Stiffening the rear roll resistance is a common way to reduce understeer. FWD cars have a very forward biased weight distribution and typically show quite a bit of understeer. Stiffening the rear bar will actually reduce rear traction in corners so that the car is more prone to pivot about it's axis. Understeer can also be reduced by spring rate changes, f/r tire pressure bias and f/r tire size bias.

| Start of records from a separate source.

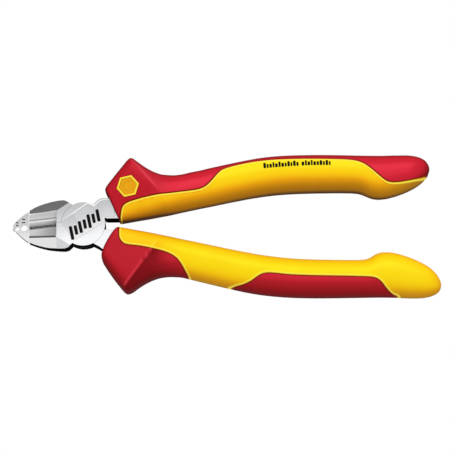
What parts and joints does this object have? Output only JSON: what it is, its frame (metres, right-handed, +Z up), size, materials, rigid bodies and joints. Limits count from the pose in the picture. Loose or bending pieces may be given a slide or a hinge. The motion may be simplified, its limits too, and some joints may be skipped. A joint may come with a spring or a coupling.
{
  "type": "diagonal cutting pliers",
  "caption": "Insulated diagonal cutting pliers with a stripping nose and a half-lap joint that opens and closes the bevelled cutting edges.",
  "frame": {"origin": "bottom centre of the tool's bounding box, lying flat and closed", "axes": "+X from the nose towards the handle ends, +Y to the side of the handle with the badge, +Z up, along the pivot"},
  "size_m": [0.1709, 0.058, 0.0178],
  "materials": {
    "steel": "satin ground tool steel, dark flanks",
    "rivet_steel": "plain steel, riveted flush",
    "yellow_soft": "moulded yellow insulation, smooth",
    "red_shell": "moulded red insulation, semi-gloss",
    "core": "hard moulded insulation",
    "badge": "moulded yellow inlay"
  },
  "bodies": {
    "front": {"front_half": "steel", "pivot_rivet": "rivet_steel", "upper_core": "core", "upper_body": "yellow_soft", "upper_shell": "red_shell", "guard_badge": "badge"},
    "rear": {"rear_half": "steel", "lower_core": "core", "lower_body": "yellow_soft", "lower_guard": "red_shell", "lower_back": "red_shell"}
  },
  "joints": [
    {"name": "pivot", "type": "hinge", "parent": "front", "child": "rear", "pos_m": [-0.0572, 0.0003, 0.0089], "axis": [0, 0, -1], "range_deg": [0, 38]}
  ]
}
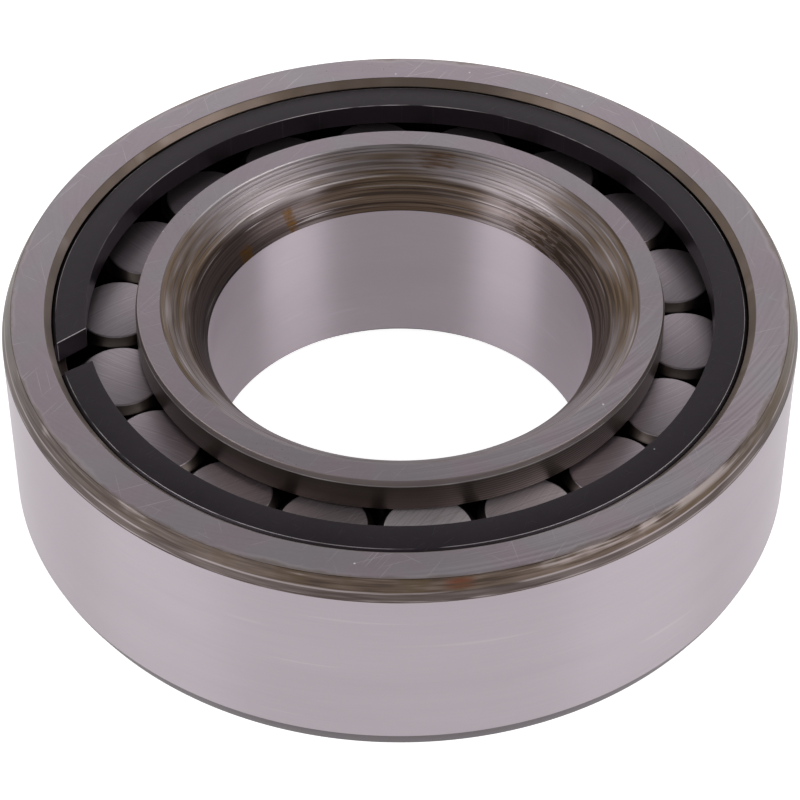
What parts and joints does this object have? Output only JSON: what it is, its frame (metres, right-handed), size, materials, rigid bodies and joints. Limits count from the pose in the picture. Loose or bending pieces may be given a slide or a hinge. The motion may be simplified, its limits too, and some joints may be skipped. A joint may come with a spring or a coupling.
{
  "type": "cylindrical roller bearing",
  "caption": "Full-complement cylindrical roller bearing with a split retaining ring and a wide rounded bore entry.",
  "frame": {"origin": "on the bearing's axis, in the plane of its bottom side faces", "axes": "+Z along the bearing's axis, towards the retaining ring and the bore's rounded mouth"},
  "size_m": [0.08, 0.08, 0.023],
  "materials": {
    "ring_steel": "ground, satin",
    "roller_steel": "ground, satin",
    "blackened_spring_steel": "black oxide, semi-matt"
  },
  "bodies": {
    "outer": {"outer_ring": "ring_steel", "retaining_ring": "blackened_spring_steel"},
    "inner": {"inner_ring": "ring_steel"},
    "roller_01": {"roller_01": "roller_steel"},
    "roller_02": {"roller_02": "roller_steel"},
    "roller_03": {"roller_03": "roller_steel"},
    "roller_04": {"roller_04": "roller_steel"},
    "roller_05": {"roller_05": "roller_steel"},
    "roller_06": {"roller_06": "roller_steel"},
    "roller_07": {"roller_07": "roller_steel"},
    "roller_08": {"roller_08": "roller_steel"},
    "roller_09": {"roller_09": "roller_steel"},
    "roller_10": {"roller_10": "roller_steel"},
    "roller_11": {"roller_11": "roller_steel"},
    "roller_12": {"roller_12": "roller_steel"},
    "roller_13": {"roller_13": "roller_steel"},
    "roller_14": {"roller_14": "roller_steel"},
    "roller_15": {"roller_15": "roller_steel"},
    "roller_16": {"roller_16": "roller_steel"},
    "roller_17": {"roller_17": "roller_steel"},
    "roller_18": {"roller_18": "roller_steel"}
  },
  "joints": [
    {"name": "inner_ring_spin", "type": "hinge", "parent": "outer", "child": "inner", "pos_m": [0, 0, 0.0115], "axis": [0, 0, 1], "continuous": true},
    {"name": "roller_01_orbit", "type": "hinge", "parent": "outer", "child": "roller_01", "pos_m": [0, 0, 0.0115], "axis": [0, 0, 1], "continuous": true},
    {"name": "roller_02_orbit", "type": "hinge", "parent": "outer", "child": "roller_02", "pos_m": [0, 0, 0.0115], "axis": [0, 0, 1], "continuous": true},
    {"name": "roller_03_orbit", "type": "hinge", "parent": "outer", "child": "roller_03", "pos_m": [0, 0, 0.0115], "axis": [0, 0, 1], "continuous": true},
    {"name": "roller_04_orbit", "type": "hinge", "parent": "outer", "child": "roller_04", "pos_m": [0, 0, 0.0115], "axis": [0, 0, 1], "continuous": true},
    {"name": "roller_05_orbit", "type": "hinge", "parent": "outer", "child": "roller_05", "pos_m": [0, 0, 0.0115], "axis": [0, 0, 1], "continuous": true},
    {"name": "roller_06_orbit", "type": "hinge", "parent": "outer", "child": "roller_06", "pos_m": [0, 0, 0.0115], "axis": [0, 0, 1], "continuous": true},
    {"name": "roller_07_orbit", "type": "hinge", "parent": "outer", "child": "roller_07", "pos_m": [0, 0, 0.0115], "axis": [0, 0, 1], "continuous": true},
    {"name": "roller_08_orbit", "type": "hinge", "parent": "outer", "child": "roller_08", "pos_m": [0, 0, 0.0115], "axis": [0, 0, 1], "continuous": true},
    {"name": "roller_09_orbit", "type": "hinge", "parent": "outer", "child": "roller_09", "pos_m": [0, 0, 0.0115], "axis": [0, 0, 1], "continuous": true},
    {"name": "roller_10_orbit", "type": "hinge", "parent": "outer", "child": "roller_10", "pos_m": [0, 0, 0.0115], "axis": [0, 0, 1], "continuous": true},
    {"name": "roller_11_orbit", "type": "hinge", "parent": "outer", "child": "roller_11", "pos_m": [0, 0, 0.0115], "axis": [0, 0, 1], "continuous": true},
    {"name": "roller_12_orbit", "type": "hinge", "parent": "outer", "child": "roller_12", "pos_m": [0, 0, 0.0115], "axis": [0, 0, 1], "continuous": true},
    {"name": "roller_13_orbit", "type": "hinge", "parent": "outer", "child": "roller_13", "pos_m": [0, 0, 0.0115], "axis": [0, 0, 1], "continuous": true},
    {"name": "roller_14_orbit", "type": "hinge", "parent": "outer", "child": "roller_14", "pos_m": [0, 0, 0.0115], "axis": [0, 0, 1], "continuous": true},
    {"name": "roller_15_orbit", "type": "hinge", "parent": "outer", "child": "roller_15", "pos_m": [0, 0, 0.0115], "axis": [0, 0, 1], "continuous": true},
    {"name": "roller_16_orbit", "type": "hinge", "parent": "outer", "child": "roller_16", "pos_m": [0, 0, 0.0115], "axis": [0, 0, 1], "continuous": true},
    {"name": "roller_17_orbit", "type": "hinge", "parent": "outer", "child": "roller_17", "pos_m": [0, 0, 0.0115], "axis": [0, 0, 1], "continuous": true},
    {"name": "roller_18_orbit", "type": "hinge", "parent": "outer", "child": "roller_18", "pos_m": [0, 0, 0.0115], "axis": [0, 0, 1], "continuous": true}
  ],
  "couplings": [
    {"joint": "roller_01_orbit", "follows": "inner_ring_spin", "ratio": 0.41266},
    {"joint": "roller_02_orbit", "follows": "inner_ring_spin", "ratio": 0.41266},
    {"joint": "roller_03_orbit", "follows": "inner_ring_spin", "ratio": 0.41266},
    {"joint": "roller_04_orbit", "follows": "inner_ring_spin", "ratio": 0.41266},
    {"joint": "roller_05_orbit", "follows": "inner_ring_spin", "ratio": 0.41266},
    {"joint": "roller_06_orbit", "follows": "inner_ring_spin", "ratio": 0.41266},
    {"joint": "roller_07_orbit", "follows": "inner_ring_spin", "ratio": 0.41266},
    {"joint": "roller_08_orbit", "follows": "inner_ring_spin", "ratio": 0.41266},
    {"joint": "roller_09_orbit", "follows": "inner_ring_spin", "ratio": 0.41266},
    {"joint": "roller_10_orbit", "follows": "inner_ring_spin", "ratio": 0.41266},
    {"joint": "roller_11_orbit", "follows": "inner_ring_spin", "ratio": 0.41266},
    {"joint": "roller_12_orbit", "follows": "inner_ring_spin", "ratio": 0.41266},
    {"joint": "roller_13_orbit", "follows": "inner_ring_spin", "ratio": 0.41266},
    {"joint": "roller_14_orbit", "follows": "inner_ring_spin", "ratio": 0.41266},
    {"joint": "roller_15_orbit", "follows": "inner_ring_spin", "ratio": 0.41266},
    {"joint": "roller_16_orbit", "follows": "inner_ring_spin", "ratio": 0.41266},
    {"joint": "roller_17_orbit", "follows": "inner_ring_spin", "ratio": 0.41266},
    {"joint": "roller_18_orbit", "follows": "inner_ring_spin", "ratio": 0.41266}
  ]
}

I had an early mark VW GTI with koni adjustable dampers, ST lowering springs, upper and lower front strut bars, upper rear strut bar, huge front bar and even bigger rear bar. The car was very neutral. It was a full race/auto-x setup. I played with rear tire pressures to fine-tune that rotation. With the mechanical changes in place, adding more tire pressure in the rear reduced the rear contact patch and help promote a neural characteristic. In tight corners the inside rear wheel/tire would actually be off the ground and the car would pivot so easily that you could control the angle with the throttle. Lifting throttle slightly in the curver would shift weight to the front and the rear would start to come around. Adding a little throttle would shift weight to the rear and the rear would come in line. You could take exit ramps at full reverse lock while looking out he diver's side window and controlling the angle of the car with your throttle foot. F'in awesome. The downside was that it was not very forgiving if cooking into a corner too fast. If you lifted, especially too abruptly, you would induce so much oversteer that you were likely to spin and back into the guardrail like a dentist-driven Porsche 911. Understeering cars, while able to reach the same apex speeds, are much more forgiving of entering a corner a bit too fast. Lifting can cause the front to push and this scrubs off speed and uless you have really over-cooked it, your speed drops enough to get front hook-up and make the curve before you run out of road.

With the bars sold for street use with our 3's, the f/r sway bar bias is still very street friendly and designed to keep you in understeer, just less of it than with the OE rear bar.